Edgar's first appearance was made with his hair falling into his eyes and a wineglass in his hand; he was clearly pie-eyed and may not have been completely sober until sometime after his transformation into a Bedlam boy. This made his complete cozening by Edmund more plausible than is sometimes the case. And of course it lighted up what's already present, his gaining clarity while feigning madness. Edmund was very well done; I had remembered that he is funny, but actors vary in how well they manage this, and this one did a very good job.

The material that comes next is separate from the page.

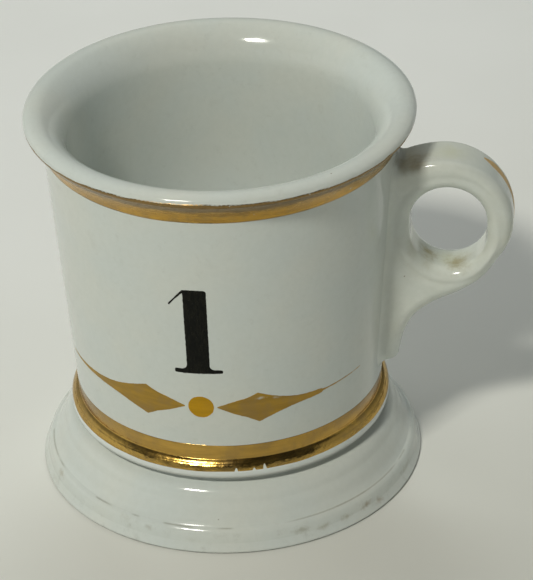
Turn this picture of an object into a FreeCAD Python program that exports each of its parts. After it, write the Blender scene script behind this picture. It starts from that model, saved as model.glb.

Armin Schimerman was an excellent Fool, much smaller than Lear but much more mentally present. The production also did something I don't remember seeing before. The Fool simply vanishes from the proceedings during the thunderstorm. At the end of the play Lear says, "And my poor fool is hanged," and there is, or was, much speculation about whether he means the actual Fool or is using a fond term for his daughter Cordelia. The parts were probably doubled originally, which explains the Fool's disappearance so that Cordelia can reappear from her exile, but it's still very weird how the Fool just falls silent. When Isabel Monk played the part, she deliberately withdrew and turned her back on the entire situation, wracked with many feelings. In this production, as Lear's mind breaks down, he stabs and kills the Fool without knowing it, to the horror of Kent and Edgar.
I was sad that they cut so much of Edgar's speech when he's persuading his father that they are standing at the edge of the cliffs of Dover when really he's been leading Gloucester in circles, but the scene was very affecting anyway. And they did leave in the bit during the torture of Gloucester where the one servant objects to what is being done and is killed for his pity. C.S. Lewis has said somewhere that while that is a very small part, it's the part he would want to play in actual life.